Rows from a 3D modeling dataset
____

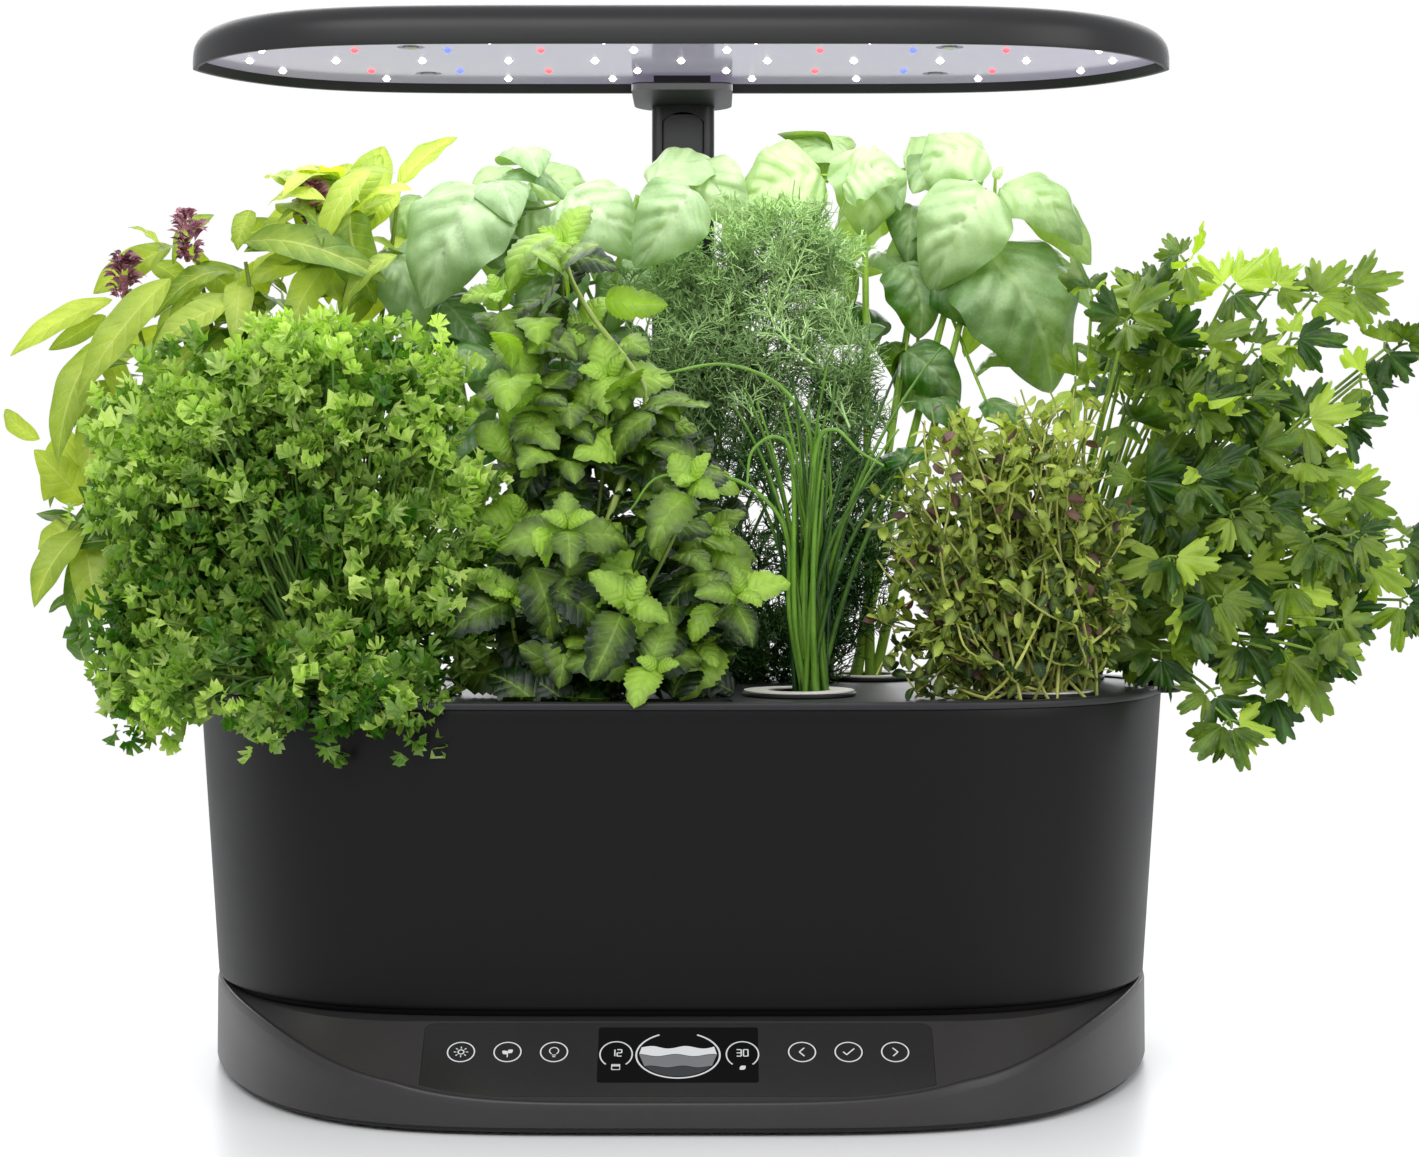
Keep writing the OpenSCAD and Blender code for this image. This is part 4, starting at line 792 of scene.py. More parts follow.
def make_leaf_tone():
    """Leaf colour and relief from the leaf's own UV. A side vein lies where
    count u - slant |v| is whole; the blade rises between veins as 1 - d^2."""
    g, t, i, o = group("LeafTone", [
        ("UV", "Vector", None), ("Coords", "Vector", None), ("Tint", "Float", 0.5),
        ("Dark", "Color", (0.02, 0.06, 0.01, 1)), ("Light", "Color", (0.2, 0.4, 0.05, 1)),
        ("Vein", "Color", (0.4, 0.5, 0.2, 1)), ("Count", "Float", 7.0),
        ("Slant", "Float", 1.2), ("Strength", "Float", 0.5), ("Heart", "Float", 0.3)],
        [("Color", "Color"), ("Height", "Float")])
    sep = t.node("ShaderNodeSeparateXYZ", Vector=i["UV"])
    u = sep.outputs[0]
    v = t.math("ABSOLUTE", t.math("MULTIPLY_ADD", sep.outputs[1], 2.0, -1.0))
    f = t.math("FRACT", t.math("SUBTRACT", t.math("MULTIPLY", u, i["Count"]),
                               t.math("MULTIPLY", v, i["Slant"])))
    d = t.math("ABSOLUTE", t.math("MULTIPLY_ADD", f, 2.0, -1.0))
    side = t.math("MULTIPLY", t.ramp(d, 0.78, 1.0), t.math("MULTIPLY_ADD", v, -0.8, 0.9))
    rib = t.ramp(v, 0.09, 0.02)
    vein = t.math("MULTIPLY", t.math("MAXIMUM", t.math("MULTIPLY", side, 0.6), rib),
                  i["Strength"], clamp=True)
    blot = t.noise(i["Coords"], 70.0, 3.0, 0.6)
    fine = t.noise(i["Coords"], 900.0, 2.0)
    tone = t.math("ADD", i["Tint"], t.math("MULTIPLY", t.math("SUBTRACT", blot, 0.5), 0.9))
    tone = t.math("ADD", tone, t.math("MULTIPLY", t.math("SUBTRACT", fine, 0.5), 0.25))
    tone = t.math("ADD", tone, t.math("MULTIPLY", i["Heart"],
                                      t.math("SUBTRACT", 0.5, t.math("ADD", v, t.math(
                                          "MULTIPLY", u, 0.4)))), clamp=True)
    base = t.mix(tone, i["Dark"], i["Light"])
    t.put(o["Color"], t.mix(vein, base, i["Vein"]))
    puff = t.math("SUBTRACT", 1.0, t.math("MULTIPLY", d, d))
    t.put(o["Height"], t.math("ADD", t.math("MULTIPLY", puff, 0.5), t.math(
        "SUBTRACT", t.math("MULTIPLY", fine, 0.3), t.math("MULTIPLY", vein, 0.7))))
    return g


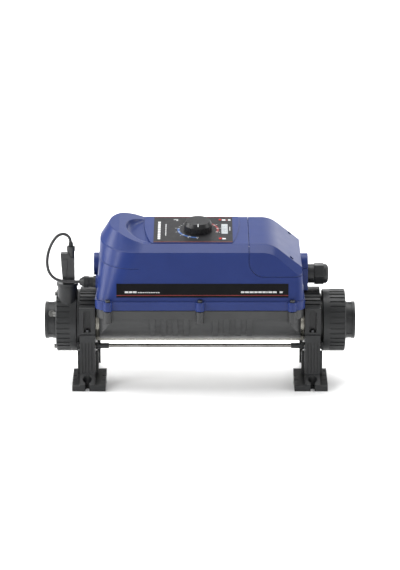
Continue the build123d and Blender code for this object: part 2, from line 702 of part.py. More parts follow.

____

Copy out every line of the data above, exactly as given.

_In response:_
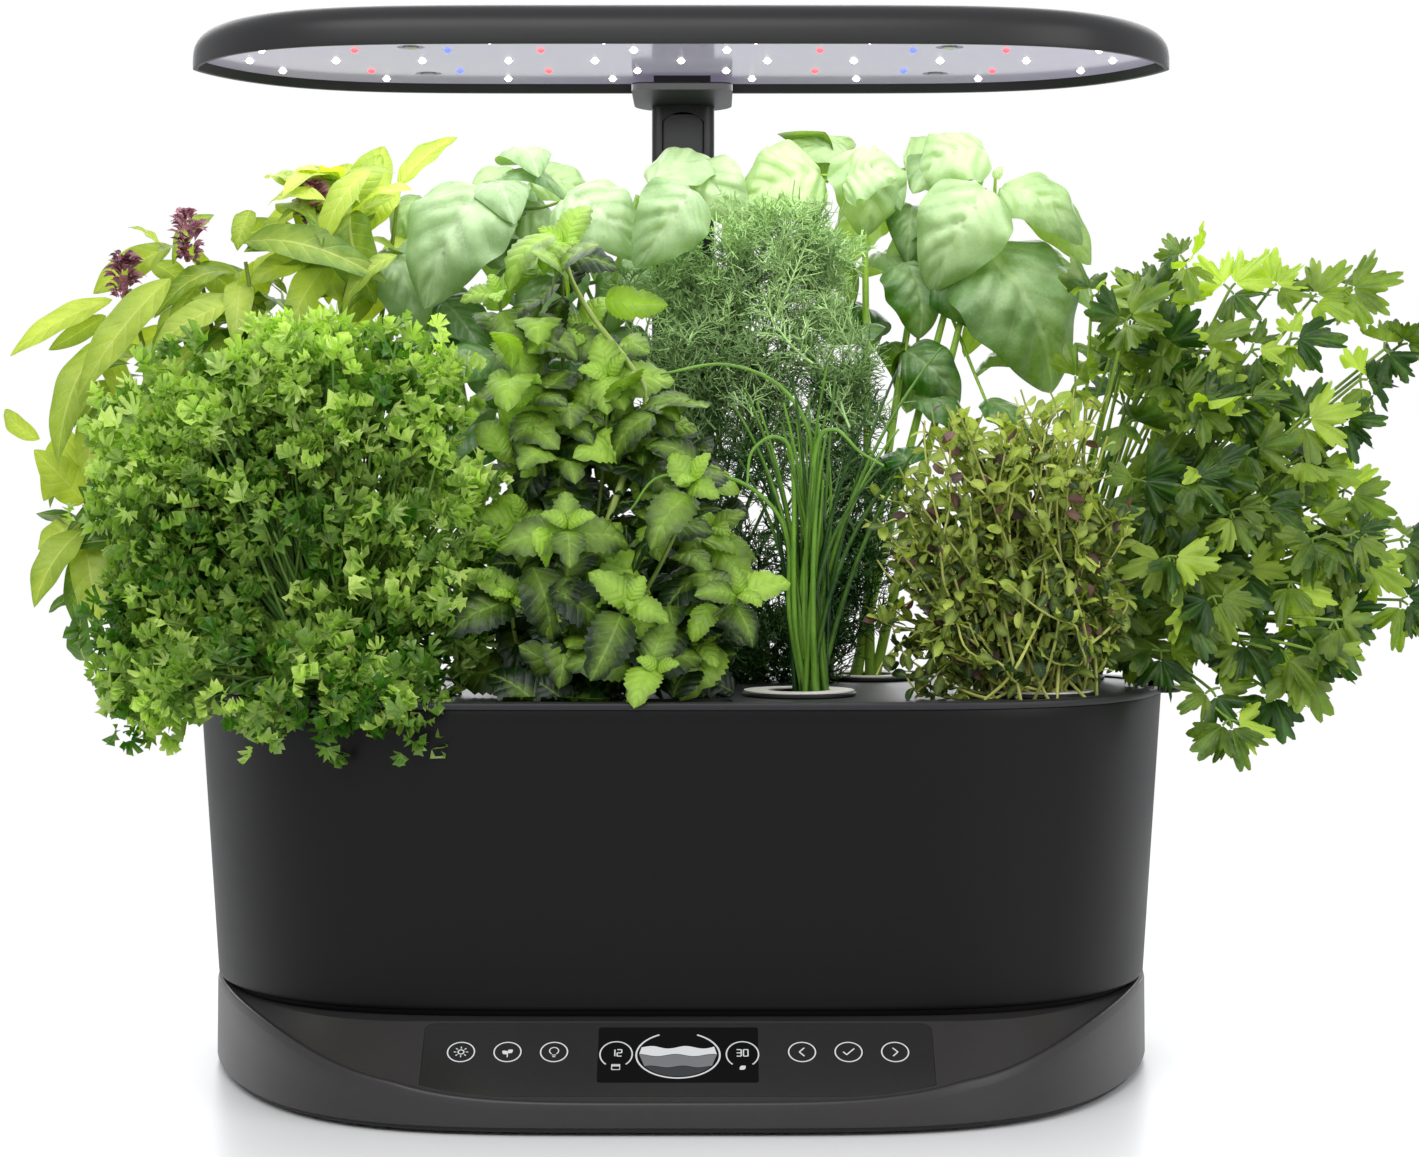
Keep writing the OpenSCAD and Blender code for this image. This is part 4, starting at line 792 of scene.py. More parts follow.
def make_leaf_tone():
    """Leaf colour and relief from the leaf's own UV. A side vein lies where
    count u - slant |v| is whole; the blade rises between veins as 1 - d^2."""
    g, t, i, o = group("LeafTone", [
        ("UV", "Vector", None), ("Coords", "Vector", None), ("Tint", "Float", 0.5),
        ("Dark", "Color", (0.02, 0.06, 0.01, 1)), ("Light", "Color", (0.2, 0.4, 0.05, 1)),
        ("Vein", "Color", (0.4, 0.5, 0.2, 1)), ("Count", "Float", 7.0),
        ("Slant", "Float", 1.2), ("Strength", "Float", 0.5), ("Heart", "Float", 0.3)],
        [("Color", "Color"), ("Height", "Float")])
    sep = t.node("ShaderNodeSeparateXYZ", Vector=i["UV"])
    u = sep.outputs[0]
    v = t.math("ABSOLUTE", t.math("MULTIPLY_ADD", sep.outputs[1], 2.0, -1.0))
    f = t.math("FRACT", t.math("SUBTRACT", t.math("MULTIPLY", u, i["Count"]),
                               t.math("MULTIPLY", v, i["Slant"])))
    d = t.math("ABSOLUTE", t.math("MULTIPLY_ADD", f, 2.0, -1.0))
    side = t.math("MULTIPLY", t.ramp(d, 0.78, 1.0), t.math("MULTIPLY_ADD", v, -0.8, 0.9))
    rib = t.ramp(v, 0.09, 0.02)
    vein = t.math("MULTIPLY", t.math("MAXIMUM", t.math("MULTIPLY", side, 0.6), rib),
                  i["Strength"], clamp=True)
    blot = t.noise(i["Coords"], 70.0, 3.0, 0.6)
    fine = t.noise(i["Coords"], 900.0, 2.0)
    tone = t.math("ADD", i["Tint"], t.math("MULTIPLY", t.math("SUBTRACT", blot, 0.5), 0.9))
    tone = t.math("ADD", tone, t.math("MULTIPLY", t.math("SUBTRACT", fine, 0.5), 0.25))
    tone = t.math("ADD", tone, t.math("MULTIPLY", i["Heart"],
                                      t.math("SUBTRACT", 0.5, t.math("ADD", v, t.math(
                                          "MULTIPLY", u, 0.4)))), clamp=True)
    base = t.mix(tone, i["Dark"], i["Light"])
    t.put(o["Color"], t.mix(vein, base, i["Vein"]))
    puff = t.math("SUBTRACT", 1.0, t.math("MULTIPLY", d, d))
    t.put(o["Height"], t.math("ADD", t.math("MULTIPLY", puff, 0.5), t.math(
        "SUBTRACT", t.math("MULTIPLY", fine, 0.3), t.math("MULTIPLY", vein, 0.7))))
    return g


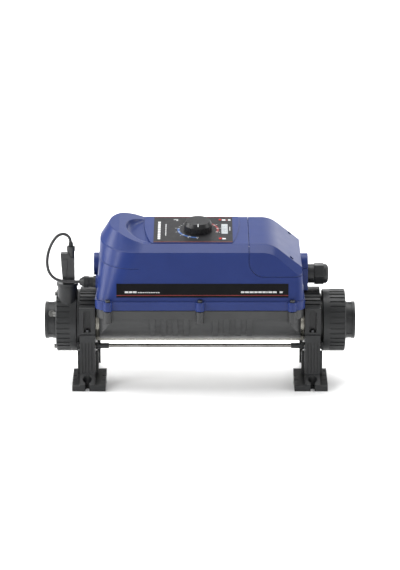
Continue the build123d and Blender code for this object: part 2, from line 702 of part.py. More parts follow.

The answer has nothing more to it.